### Written problem:
Every line in the listing below from the one with "in imported if" through the one with "return tuple(c /" is to be reproduced exactly, both ends included; leave out the rest.

### Records supplied:
---+---

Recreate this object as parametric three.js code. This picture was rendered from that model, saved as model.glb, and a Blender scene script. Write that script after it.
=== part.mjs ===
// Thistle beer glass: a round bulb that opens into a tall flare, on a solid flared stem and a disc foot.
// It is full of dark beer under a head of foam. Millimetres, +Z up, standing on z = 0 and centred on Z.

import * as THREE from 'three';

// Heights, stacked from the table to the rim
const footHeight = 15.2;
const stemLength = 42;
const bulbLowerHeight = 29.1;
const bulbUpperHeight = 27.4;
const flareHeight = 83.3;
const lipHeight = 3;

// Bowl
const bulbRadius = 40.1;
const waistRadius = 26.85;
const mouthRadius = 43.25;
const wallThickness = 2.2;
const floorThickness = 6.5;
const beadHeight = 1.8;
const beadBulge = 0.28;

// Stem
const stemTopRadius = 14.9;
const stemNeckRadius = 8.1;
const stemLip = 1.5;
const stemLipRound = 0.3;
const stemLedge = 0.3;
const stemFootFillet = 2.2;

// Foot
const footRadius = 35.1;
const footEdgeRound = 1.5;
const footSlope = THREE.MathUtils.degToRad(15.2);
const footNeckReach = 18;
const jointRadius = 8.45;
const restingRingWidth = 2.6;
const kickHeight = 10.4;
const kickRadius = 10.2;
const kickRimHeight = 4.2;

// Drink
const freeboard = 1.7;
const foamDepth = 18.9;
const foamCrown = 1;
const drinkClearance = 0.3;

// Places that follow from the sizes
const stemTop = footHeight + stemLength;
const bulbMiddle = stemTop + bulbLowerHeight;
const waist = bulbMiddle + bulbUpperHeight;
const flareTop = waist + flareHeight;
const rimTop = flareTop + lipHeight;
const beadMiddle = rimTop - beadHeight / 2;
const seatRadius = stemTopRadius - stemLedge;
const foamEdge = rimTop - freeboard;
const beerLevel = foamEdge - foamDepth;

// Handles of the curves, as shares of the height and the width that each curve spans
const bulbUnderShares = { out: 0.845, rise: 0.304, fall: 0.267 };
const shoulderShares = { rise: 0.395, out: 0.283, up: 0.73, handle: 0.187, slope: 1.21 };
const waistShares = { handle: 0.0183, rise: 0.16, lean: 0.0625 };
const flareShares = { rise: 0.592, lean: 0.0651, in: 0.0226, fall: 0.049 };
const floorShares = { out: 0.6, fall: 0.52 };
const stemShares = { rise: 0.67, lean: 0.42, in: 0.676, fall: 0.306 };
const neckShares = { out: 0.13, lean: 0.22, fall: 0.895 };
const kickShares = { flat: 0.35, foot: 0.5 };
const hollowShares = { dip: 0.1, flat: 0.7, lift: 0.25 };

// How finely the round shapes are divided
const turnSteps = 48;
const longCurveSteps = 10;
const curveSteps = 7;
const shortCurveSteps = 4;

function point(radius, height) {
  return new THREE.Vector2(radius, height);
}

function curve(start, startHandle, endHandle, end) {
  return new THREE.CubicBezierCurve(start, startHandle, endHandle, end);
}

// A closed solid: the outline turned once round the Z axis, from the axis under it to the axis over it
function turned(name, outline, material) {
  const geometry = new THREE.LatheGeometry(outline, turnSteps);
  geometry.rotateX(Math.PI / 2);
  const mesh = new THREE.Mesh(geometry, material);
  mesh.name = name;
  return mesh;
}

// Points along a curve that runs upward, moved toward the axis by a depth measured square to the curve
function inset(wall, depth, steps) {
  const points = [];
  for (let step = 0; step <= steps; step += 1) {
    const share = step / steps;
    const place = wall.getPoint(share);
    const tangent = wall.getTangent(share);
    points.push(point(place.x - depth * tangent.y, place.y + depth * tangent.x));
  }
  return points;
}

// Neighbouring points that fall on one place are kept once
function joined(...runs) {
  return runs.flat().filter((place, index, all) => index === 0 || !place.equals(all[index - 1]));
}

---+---

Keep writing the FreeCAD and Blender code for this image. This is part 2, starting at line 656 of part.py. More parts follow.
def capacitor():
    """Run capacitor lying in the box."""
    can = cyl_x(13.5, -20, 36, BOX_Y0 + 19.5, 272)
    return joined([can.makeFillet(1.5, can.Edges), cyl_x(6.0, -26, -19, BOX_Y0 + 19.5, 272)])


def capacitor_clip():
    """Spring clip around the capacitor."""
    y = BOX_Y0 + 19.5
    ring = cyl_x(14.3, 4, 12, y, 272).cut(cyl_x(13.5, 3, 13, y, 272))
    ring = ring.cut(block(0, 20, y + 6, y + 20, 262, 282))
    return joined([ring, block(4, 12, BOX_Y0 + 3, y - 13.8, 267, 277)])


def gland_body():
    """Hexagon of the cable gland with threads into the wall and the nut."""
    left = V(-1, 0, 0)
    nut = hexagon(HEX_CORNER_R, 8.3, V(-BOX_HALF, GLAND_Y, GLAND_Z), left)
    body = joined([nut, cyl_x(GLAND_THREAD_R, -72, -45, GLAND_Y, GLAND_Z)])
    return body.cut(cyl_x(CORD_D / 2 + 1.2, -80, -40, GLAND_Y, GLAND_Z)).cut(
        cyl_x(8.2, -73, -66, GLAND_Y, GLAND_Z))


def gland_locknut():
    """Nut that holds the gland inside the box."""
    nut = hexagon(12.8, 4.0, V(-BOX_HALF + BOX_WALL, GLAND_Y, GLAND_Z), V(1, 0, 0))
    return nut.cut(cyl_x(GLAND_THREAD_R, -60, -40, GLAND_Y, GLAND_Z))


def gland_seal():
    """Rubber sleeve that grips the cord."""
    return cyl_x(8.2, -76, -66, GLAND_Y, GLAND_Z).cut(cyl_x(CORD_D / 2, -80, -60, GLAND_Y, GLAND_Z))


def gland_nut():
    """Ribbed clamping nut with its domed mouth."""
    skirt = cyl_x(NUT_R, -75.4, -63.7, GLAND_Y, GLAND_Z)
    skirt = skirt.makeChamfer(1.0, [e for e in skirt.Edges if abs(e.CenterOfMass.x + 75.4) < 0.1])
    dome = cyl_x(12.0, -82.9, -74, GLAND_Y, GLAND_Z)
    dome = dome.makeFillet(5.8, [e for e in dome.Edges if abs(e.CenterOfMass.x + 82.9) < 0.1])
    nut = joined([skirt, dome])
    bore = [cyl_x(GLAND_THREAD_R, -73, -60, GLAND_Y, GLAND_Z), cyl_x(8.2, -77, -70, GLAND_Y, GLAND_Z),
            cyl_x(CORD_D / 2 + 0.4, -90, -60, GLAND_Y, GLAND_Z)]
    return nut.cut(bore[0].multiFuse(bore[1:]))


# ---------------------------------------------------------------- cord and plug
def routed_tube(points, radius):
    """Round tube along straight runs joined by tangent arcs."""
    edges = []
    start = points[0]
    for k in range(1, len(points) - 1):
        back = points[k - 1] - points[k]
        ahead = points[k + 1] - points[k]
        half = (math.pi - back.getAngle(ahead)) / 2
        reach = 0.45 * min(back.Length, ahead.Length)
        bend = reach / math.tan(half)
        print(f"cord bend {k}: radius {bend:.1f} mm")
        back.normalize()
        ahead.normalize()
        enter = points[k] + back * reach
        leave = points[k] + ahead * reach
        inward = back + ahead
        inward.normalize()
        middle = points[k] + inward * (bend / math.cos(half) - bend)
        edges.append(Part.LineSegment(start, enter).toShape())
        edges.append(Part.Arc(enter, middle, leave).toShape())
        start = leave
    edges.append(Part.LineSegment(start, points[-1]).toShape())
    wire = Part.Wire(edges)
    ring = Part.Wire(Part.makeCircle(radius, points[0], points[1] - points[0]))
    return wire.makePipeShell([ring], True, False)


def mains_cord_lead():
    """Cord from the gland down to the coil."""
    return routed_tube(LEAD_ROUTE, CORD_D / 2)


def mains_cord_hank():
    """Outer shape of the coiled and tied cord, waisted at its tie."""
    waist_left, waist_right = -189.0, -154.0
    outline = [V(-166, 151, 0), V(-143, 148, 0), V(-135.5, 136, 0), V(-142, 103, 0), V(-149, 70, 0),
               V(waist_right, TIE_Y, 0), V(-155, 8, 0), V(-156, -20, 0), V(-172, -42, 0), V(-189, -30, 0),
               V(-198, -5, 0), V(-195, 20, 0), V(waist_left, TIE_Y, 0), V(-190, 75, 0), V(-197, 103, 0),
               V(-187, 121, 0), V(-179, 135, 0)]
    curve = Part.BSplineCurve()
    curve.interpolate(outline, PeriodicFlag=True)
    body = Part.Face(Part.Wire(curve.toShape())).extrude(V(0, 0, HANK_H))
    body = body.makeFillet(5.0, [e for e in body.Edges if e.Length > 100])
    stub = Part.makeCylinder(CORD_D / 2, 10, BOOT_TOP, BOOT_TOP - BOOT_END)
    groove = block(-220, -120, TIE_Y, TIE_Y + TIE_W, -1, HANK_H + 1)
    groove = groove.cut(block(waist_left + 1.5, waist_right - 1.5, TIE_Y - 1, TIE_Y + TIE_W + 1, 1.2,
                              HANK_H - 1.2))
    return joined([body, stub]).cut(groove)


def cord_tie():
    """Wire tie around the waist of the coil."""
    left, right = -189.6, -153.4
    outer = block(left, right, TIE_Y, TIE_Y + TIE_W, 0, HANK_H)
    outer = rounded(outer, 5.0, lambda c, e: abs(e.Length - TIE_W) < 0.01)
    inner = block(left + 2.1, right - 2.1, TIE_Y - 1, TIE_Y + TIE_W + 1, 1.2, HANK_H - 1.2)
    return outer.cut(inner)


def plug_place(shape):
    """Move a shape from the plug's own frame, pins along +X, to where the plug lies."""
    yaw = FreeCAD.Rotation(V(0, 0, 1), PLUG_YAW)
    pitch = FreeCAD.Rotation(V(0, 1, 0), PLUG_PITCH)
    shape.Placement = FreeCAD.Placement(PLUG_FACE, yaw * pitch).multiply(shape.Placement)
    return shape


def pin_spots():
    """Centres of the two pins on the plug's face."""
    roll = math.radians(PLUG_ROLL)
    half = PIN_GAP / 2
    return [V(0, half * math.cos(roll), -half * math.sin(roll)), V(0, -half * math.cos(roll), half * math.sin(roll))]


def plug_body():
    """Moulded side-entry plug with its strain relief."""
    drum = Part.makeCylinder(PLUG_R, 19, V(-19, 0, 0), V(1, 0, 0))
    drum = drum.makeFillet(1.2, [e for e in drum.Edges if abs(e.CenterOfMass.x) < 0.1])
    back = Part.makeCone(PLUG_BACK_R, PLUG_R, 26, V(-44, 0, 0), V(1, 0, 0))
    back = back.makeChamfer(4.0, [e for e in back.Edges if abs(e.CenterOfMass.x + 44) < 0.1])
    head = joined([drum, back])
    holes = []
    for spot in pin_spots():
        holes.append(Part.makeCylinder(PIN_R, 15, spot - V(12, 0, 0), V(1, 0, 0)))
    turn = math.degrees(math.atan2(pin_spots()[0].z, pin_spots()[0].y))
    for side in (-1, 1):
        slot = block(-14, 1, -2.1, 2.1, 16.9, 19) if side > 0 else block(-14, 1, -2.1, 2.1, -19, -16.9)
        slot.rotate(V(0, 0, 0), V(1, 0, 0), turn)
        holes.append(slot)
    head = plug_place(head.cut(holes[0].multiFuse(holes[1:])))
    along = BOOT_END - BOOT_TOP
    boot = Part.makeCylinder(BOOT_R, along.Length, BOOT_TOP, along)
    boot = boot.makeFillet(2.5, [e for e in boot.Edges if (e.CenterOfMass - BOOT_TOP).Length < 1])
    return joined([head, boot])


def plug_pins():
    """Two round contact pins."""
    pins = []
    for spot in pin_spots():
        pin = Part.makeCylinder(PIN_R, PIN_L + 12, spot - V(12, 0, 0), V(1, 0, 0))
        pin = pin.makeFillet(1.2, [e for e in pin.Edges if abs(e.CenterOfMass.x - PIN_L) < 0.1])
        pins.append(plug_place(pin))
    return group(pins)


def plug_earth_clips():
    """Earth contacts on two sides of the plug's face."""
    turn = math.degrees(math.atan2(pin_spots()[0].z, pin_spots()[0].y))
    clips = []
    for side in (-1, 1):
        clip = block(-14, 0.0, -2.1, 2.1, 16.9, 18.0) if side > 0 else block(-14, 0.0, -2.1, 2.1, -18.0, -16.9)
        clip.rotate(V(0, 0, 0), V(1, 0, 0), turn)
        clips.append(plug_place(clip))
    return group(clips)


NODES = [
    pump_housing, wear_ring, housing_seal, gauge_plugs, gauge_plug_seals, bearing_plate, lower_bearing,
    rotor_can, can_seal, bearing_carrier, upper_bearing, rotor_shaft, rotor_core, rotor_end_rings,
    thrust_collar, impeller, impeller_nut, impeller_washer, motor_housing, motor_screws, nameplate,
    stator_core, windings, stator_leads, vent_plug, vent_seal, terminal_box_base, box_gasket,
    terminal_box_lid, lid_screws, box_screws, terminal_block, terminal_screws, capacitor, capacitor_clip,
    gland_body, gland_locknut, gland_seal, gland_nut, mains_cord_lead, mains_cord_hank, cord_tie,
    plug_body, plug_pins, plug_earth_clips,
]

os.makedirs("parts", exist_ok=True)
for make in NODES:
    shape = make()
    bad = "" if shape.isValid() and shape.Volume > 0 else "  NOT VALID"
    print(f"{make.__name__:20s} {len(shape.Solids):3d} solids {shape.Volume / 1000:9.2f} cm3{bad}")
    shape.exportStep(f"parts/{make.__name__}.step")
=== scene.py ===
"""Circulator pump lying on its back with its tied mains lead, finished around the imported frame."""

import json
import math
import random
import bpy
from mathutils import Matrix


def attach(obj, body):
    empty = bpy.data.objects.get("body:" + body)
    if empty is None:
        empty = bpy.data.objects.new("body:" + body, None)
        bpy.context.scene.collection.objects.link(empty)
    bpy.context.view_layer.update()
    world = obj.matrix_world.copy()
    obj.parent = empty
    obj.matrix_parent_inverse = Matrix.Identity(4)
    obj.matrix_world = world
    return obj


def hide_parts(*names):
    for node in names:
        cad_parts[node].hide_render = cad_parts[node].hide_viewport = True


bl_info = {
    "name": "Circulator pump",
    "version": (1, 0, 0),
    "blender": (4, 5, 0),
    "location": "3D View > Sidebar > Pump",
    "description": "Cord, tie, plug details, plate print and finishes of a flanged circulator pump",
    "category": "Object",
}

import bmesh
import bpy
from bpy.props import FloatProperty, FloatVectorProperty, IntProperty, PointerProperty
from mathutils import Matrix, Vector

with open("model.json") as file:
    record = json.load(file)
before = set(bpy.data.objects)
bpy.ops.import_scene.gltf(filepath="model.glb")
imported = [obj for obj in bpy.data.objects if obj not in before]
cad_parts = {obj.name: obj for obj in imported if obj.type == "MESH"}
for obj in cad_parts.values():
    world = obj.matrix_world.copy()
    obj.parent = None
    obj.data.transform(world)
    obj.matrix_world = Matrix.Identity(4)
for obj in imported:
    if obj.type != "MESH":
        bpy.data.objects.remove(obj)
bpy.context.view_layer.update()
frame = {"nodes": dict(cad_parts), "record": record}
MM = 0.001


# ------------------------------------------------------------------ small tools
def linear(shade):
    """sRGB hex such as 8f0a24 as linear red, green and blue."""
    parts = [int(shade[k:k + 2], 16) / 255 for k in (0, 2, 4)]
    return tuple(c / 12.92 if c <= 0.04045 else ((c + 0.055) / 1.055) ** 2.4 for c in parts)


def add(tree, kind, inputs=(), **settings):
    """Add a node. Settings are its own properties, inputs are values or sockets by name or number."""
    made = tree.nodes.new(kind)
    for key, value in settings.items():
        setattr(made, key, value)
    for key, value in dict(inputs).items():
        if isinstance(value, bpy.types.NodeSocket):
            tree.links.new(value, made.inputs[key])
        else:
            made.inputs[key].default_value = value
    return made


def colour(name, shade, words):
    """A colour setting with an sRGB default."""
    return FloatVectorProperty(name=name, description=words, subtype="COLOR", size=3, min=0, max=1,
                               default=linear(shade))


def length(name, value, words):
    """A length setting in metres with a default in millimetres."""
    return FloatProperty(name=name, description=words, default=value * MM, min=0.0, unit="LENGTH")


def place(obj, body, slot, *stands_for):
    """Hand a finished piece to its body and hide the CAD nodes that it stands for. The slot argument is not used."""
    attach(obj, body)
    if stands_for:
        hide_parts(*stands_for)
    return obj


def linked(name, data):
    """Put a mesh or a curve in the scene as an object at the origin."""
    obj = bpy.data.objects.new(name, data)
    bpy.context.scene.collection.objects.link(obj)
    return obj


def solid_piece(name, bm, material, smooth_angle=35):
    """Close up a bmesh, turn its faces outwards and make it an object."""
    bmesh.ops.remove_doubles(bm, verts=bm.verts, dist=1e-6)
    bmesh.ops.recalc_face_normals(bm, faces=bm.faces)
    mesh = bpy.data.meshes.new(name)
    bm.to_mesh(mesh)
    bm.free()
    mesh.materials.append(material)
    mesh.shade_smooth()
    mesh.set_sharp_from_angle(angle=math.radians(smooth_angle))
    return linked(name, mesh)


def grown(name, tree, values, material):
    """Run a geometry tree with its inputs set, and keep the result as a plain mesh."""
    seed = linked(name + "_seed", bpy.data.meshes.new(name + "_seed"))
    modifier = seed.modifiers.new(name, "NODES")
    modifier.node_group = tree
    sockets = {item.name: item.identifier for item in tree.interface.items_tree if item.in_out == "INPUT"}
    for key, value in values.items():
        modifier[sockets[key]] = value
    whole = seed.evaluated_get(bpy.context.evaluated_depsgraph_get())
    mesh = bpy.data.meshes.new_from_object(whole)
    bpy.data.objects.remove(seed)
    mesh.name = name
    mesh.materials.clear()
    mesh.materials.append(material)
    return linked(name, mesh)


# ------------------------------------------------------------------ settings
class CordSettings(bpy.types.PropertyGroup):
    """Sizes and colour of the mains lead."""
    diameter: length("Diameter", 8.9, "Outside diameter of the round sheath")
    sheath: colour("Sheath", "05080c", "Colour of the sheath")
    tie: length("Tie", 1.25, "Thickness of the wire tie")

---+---

### Exercise response:
cad_parts = {obj.name: obj for obj in imported if obj.type == "MESH"}
for obj in cad_parts.values():
    world = obj.matrix_world.copy()
    obj.parent = None
    obj.data.transform(world)
    obj.matrix_world = Matrix.Identity(4)
for obj in imported:
    if obj.type != "MESH":
        bpy.data.objects.remove(obj)
bpy.context.view_layer.update()
frame = {"nodes": dict(cad_parts), "record": record}
MM = 0.001


# ------------------------------------------------------------------ small tools
def linear(shade):
    """sRGB hex such as 8f0a24 as linear red, green and blue."""
    parts = [int(shade[k:k + 2], 16) / 255 for k in (0, 2, 4)]
    return tuple(c / 12.92 if c <= 0.04045 else ((c + 0.055) / 1.055) ** 2.4 for c in parts)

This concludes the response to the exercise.